--- START OF DATA EXTRACT ---
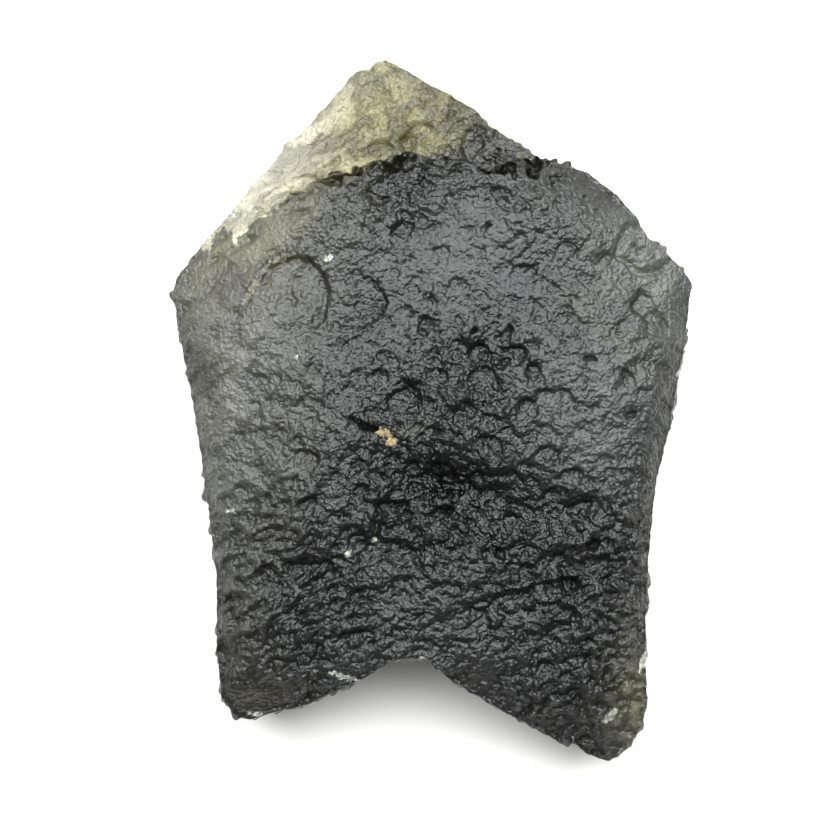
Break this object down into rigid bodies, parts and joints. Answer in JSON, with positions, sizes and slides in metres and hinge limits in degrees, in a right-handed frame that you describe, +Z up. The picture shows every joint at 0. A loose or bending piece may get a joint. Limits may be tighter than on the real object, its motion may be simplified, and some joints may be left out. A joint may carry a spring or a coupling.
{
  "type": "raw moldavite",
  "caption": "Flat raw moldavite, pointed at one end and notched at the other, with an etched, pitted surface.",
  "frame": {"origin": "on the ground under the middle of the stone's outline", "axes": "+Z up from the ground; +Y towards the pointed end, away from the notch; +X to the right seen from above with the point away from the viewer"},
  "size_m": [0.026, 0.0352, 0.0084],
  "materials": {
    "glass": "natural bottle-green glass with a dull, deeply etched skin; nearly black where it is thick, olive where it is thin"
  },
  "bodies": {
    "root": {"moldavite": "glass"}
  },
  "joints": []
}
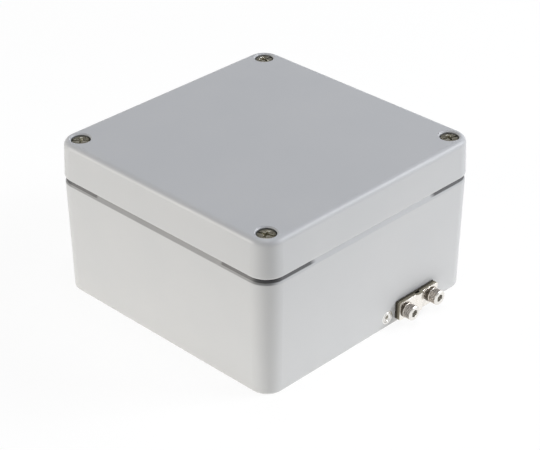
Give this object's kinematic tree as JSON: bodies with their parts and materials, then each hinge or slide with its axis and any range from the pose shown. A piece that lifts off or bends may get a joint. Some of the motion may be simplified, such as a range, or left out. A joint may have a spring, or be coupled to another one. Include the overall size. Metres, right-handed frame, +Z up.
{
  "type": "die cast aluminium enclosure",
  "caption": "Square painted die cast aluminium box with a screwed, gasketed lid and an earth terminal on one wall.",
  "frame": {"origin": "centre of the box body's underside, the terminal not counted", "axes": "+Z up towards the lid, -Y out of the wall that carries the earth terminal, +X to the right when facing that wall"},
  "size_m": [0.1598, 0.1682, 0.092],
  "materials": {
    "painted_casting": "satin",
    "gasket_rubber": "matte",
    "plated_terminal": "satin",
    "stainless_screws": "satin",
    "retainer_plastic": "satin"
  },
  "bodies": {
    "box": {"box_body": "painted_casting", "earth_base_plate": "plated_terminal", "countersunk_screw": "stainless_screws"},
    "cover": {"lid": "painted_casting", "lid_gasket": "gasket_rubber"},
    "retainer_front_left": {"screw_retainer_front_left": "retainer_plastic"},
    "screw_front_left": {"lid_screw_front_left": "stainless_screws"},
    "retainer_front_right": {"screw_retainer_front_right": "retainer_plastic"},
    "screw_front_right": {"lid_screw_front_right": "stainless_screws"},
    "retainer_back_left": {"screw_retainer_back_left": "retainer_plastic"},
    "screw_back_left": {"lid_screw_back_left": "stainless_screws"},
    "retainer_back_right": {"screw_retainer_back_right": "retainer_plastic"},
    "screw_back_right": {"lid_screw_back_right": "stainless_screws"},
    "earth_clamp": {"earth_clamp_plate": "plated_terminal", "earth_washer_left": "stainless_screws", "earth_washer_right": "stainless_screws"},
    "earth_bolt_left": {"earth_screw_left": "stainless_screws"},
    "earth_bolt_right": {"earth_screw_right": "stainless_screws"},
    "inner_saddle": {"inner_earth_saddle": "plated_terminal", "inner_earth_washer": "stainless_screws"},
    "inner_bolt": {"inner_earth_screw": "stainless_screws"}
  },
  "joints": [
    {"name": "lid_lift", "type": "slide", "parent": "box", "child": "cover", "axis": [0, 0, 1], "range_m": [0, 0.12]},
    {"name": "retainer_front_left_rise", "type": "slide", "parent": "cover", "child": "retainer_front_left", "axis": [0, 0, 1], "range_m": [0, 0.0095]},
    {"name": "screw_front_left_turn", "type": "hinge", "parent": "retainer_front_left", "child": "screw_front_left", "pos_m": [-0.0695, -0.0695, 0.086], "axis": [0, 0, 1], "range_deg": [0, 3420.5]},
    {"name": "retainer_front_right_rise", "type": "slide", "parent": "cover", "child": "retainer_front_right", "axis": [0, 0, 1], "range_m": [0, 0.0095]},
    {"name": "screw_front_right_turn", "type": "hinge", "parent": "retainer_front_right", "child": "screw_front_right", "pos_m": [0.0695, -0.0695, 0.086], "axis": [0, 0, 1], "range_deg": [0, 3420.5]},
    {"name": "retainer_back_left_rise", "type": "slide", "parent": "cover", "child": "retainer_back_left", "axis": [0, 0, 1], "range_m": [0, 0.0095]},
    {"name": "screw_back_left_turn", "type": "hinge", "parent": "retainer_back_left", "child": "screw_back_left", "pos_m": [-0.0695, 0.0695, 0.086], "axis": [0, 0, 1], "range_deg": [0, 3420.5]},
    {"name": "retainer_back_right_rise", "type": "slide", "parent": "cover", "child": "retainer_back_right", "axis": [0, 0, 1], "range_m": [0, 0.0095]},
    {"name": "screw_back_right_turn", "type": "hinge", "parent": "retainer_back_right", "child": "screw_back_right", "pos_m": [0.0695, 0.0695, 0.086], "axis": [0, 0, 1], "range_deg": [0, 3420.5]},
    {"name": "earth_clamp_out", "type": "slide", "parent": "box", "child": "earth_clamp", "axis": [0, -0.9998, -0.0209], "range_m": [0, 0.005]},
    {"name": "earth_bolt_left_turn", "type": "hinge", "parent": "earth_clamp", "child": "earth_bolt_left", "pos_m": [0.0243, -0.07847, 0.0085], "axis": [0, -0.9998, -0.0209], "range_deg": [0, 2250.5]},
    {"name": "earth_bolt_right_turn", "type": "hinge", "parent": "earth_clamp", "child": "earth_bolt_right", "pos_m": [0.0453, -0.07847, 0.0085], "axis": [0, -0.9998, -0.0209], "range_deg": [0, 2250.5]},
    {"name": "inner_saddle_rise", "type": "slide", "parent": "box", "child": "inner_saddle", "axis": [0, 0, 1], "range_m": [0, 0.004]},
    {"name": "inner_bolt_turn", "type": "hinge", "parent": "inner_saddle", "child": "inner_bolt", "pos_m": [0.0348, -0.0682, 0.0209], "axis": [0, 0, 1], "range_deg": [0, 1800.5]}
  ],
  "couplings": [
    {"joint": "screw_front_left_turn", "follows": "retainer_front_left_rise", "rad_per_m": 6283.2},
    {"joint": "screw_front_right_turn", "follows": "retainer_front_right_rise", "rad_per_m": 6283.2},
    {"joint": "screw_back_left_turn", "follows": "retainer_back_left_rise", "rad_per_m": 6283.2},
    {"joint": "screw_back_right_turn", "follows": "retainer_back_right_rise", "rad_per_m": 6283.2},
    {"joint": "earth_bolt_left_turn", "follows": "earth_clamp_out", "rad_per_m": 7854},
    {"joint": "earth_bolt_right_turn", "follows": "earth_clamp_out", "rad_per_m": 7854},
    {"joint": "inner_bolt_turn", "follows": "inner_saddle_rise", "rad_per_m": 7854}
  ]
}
--- END OF DATA EXTRACT ---
--- START OF DATA EXTRACT ---
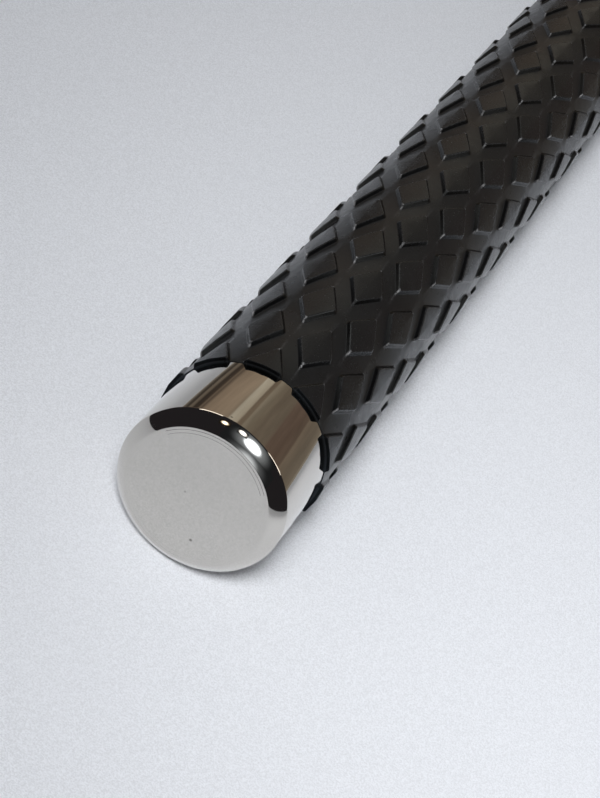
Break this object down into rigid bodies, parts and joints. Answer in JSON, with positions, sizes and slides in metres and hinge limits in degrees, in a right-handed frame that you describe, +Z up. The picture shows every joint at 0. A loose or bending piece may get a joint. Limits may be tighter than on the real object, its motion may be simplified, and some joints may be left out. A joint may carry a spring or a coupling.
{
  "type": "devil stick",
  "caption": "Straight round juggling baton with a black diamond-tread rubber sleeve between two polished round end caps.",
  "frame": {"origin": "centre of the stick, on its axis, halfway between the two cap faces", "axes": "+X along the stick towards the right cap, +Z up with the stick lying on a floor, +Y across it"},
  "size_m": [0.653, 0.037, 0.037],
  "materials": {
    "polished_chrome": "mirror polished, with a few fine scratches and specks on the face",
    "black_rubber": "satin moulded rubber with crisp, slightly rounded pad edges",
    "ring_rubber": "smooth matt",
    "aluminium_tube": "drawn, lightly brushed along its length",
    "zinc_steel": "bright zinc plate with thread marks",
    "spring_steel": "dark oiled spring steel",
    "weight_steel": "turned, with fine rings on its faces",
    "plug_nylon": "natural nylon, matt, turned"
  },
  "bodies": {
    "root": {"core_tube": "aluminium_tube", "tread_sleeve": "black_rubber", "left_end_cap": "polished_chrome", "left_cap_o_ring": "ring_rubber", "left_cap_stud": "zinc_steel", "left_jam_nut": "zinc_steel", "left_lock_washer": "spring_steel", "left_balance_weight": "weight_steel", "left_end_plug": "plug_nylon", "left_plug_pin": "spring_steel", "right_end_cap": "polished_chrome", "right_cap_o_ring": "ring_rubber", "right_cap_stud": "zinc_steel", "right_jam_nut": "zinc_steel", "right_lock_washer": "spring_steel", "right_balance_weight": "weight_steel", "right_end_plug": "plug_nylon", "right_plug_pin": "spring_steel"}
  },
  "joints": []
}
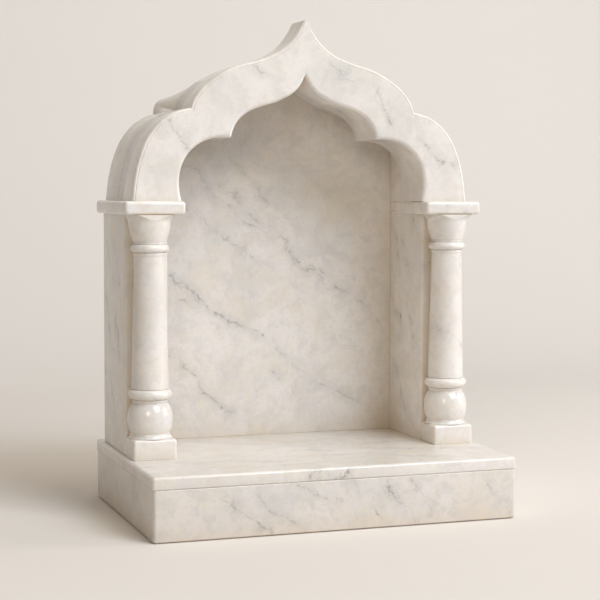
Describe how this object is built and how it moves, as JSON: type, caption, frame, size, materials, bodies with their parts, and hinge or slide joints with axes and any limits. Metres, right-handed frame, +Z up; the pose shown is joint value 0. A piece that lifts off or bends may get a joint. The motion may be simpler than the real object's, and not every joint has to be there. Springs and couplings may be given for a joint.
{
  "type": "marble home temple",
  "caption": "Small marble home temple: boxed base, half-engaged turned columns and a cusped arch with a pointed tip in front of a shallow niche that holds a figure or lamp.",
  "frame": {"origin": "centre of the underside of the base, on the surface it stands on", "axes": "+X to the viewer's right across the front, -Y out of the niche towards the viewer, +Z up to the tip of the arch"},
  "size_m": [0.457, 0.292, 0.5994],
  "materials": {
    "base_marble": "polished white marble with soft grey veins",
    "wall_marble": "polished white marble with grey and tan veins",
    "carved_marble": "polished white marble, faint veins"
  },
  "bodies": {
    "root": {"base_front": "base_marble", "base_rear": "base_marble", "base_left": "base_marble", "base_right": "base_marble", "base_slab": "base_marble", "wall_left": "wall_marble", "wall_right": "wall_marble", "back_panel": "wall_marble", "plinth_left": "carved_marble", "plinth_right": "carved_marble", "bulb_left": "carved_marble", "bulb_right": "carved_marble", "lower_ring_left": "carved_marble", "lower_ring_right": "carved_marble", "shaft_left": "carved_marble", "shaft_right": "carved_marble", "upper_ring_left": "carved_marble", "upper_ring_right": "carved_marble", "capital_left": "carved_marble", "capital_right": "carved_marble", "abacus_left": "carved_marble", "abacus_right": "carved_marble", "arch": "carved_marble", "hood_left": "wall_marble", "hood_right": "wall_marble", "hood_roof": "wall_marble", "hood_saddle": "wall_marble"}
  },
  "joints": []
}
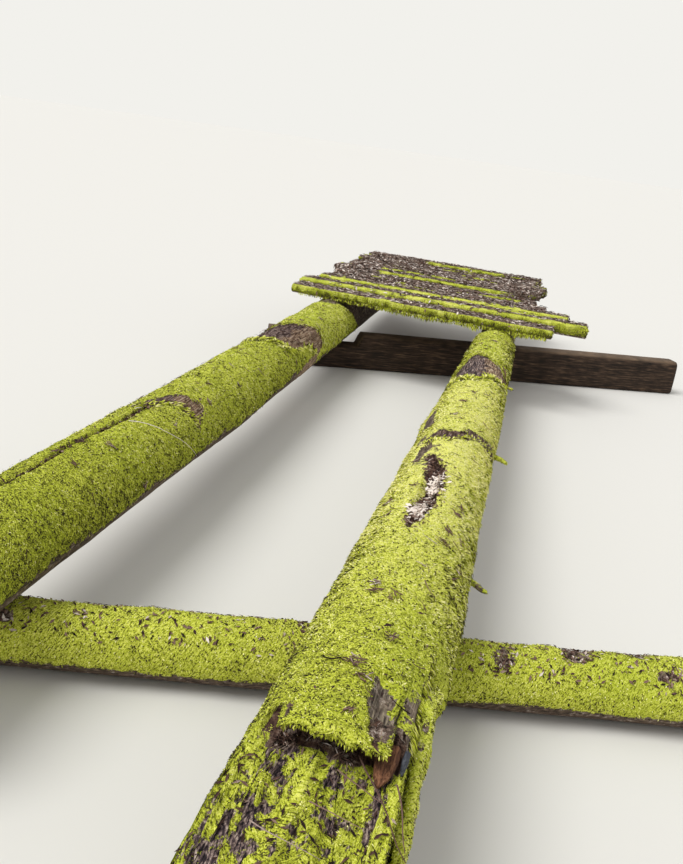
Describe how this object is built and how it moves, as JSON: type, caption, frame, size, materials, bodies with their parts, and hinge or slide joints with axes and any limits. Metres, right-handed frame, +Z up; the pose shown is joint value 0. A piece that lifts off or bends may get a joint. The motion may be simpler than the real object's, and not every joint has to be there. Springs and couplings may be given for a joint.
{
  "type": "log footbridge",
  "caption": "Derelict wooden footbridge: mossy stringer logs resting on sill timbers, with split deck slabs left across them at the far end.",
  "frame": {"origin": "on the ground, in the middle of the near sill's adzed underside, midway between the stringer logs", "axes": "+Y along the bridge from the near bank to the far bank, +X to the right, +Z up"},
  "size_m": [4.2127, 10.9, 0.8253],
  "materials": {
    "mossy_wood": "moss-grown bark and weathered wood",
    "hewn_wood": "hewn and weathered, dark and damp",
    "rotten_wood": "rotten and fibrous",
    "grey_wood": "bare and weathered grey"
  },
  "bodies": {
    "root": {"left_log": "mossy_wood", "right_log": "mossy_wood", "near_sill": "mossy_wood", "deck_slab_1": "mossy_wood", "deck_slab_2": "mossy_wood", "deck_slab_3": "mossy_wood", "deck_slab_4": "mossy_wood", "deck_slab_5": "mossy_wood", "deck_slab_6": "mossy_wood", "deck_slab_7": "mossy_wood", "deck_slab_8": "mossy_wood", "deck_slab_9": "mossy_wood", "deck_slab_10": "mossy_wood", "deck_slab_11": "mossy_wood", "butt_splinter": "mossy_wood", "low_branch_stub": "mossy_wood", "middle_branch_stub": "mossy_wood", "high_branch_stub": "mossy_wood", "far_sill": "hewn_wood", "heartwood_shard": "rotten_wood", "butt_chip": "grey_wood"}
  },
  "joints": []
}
--- END OF DATA EXTRACT ---
--- START OF DATA EXTRACT ---
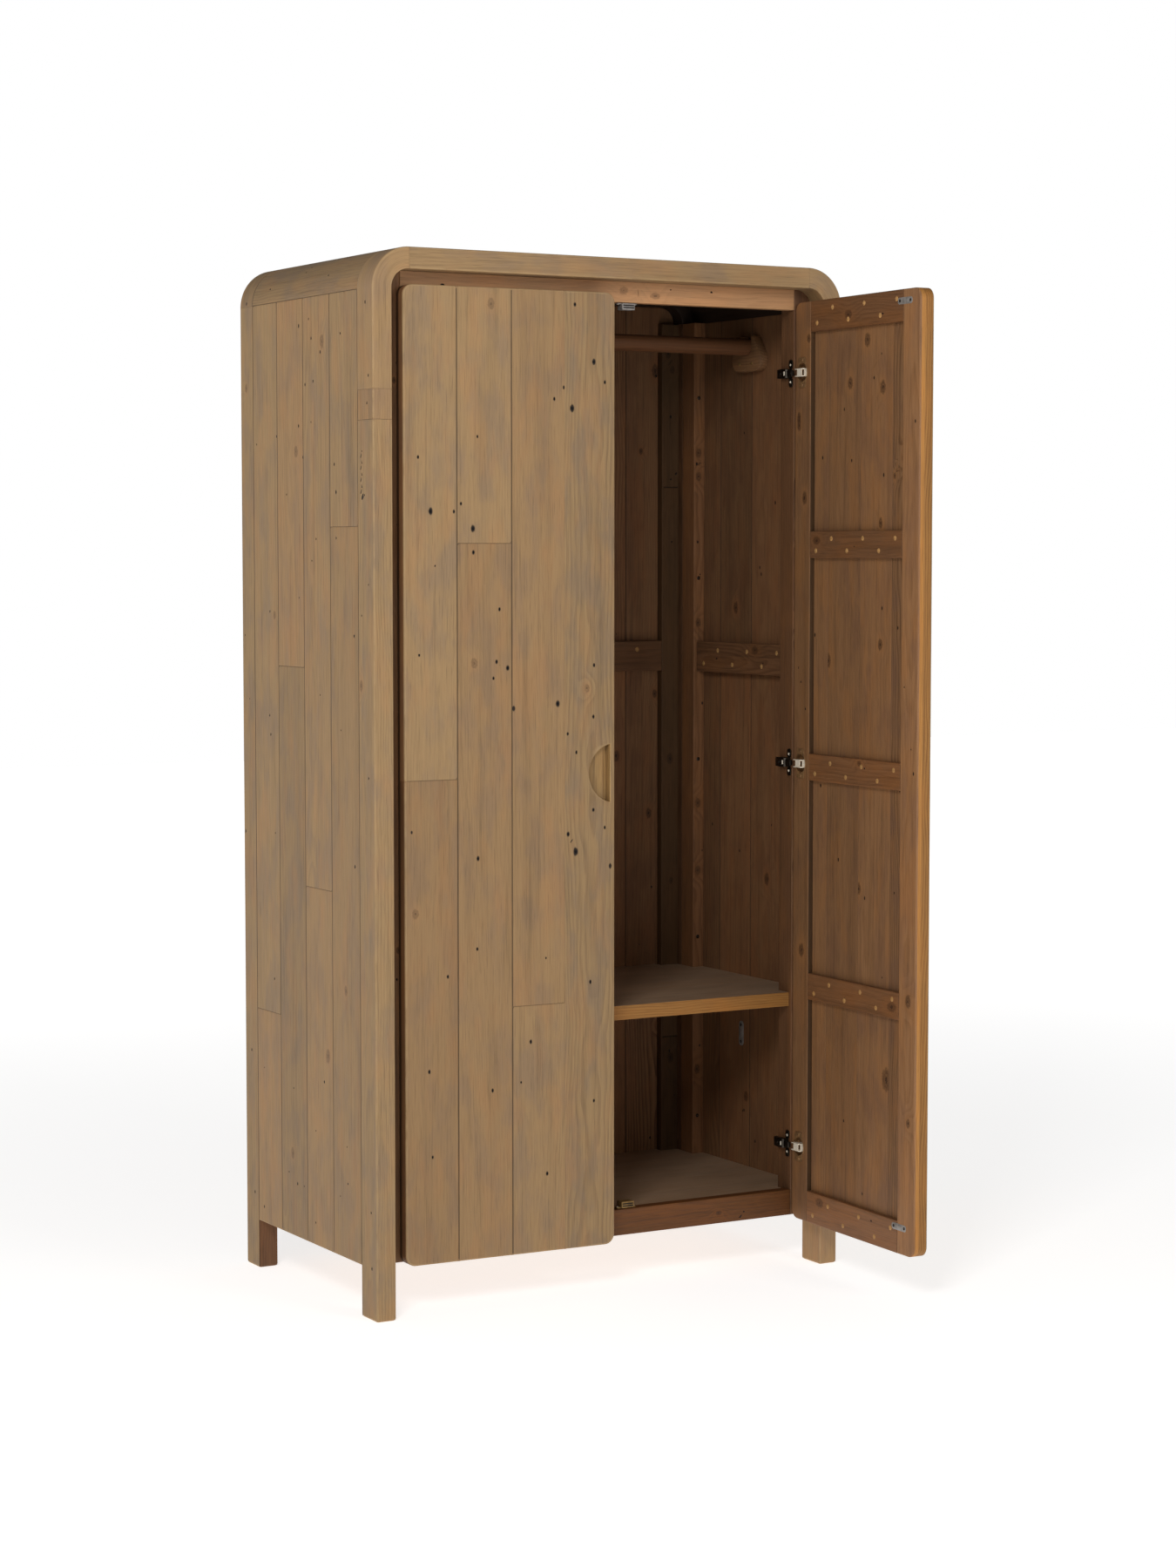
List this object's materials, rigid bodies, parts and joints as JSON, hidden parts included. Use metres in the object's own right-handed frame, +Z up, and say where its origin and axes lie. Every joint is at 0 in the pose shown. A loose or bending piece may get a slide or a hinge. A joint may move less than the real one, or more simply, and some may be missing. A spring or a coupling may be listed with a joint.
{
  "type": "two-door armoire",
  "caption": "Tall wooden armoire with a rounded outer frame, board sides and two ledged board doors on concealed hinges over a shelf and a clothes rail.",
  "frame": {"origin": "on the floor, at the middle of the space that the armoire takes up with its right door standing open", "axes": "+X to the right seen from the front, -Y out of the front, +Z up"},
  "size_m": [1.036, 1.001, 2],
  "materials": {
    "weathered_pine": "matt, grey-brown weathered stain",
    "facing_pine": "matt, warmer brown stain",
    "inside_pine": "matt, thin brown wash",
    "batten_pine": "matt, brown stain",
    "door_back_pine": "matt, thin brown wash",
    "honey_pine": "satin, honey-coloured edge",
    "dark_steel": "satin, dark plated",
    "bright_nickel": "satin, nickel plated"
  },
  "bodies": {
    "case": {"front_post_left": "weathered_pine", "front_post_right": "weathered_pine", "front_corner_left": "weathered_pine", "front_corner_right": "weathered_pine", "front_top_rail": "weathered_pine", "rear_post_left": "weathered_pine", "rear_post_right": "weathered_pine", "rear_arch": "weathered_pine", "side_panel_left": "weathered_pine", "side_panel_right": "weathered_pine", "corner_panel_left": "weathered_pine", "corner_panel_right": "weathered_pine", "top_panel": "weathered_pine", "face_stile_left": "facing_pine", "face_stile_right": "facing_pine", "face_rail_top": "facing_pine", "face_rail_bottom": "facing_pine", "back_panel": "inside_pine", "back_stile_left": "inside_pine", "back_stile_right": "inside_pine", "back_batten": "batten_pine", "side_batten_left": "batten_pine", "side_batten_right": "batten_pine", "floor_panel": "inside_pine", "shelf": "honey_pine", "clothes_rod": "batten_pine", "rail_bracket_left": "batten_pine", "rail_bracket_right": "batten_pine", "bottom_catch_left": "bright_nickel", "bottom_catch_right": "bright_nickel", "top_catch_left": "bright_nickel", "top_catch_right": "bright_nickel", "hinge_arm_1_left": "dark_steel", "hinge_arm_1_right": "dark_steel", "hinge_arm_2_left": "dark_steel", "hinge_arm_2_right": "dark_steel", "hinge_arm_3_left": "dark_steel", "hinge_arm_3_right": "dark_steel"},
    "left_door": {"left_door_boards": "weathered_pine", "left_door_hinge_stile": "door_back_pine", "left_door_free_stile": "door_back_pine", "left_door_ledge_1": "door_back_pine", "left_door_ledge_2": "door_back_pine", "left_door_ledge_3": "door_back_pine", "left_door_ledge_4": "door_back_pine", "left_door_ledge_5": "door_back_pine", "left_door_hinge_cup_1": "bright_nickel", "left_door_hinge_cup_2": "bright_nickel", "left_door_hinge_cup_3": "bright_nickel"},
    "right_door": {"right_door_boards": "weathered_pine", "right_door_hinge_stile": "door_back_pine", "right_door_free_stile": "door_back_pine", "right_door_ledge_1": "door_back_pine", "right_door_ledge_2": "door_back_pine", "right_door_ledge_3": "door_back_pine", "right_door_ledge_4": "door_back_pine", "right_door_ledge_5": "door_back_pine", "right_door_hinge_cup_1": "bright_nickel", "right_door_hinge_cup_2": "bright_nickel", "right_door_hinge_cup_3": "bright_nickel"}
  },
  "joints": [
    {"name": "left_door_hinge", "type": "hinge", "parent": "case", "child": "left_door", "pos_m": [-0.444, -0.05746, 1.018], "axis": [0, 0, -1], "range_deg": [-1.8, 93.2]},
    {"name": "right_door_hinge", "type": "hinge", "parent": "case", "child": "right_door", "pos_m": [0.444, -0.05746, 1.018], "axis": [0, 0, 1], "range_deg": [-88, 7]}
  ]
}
--- END OF DATA EXTRACT ---
- EXERCISE PROMPT -
Report back each line of the entries that holds the string "where".

- TASK OUTPUT -
    "glass": "natural bottle-green glass with a dull, deeply etched skin; nearly black where it is thick, olive where it is thin"
List this object's materials, rigid bodies, parts and joints as JSON, hidden parts included. Use metres in the object's own right-handed frame, +Z up, and say where its origin and axes lie. Every joint is at 0 in the pose shown. A loose or bending piece may get a slide or a hinge. A joint may move less than the real one, or more simply, and some may be missing. A spring or a coupling may be listed with a joint.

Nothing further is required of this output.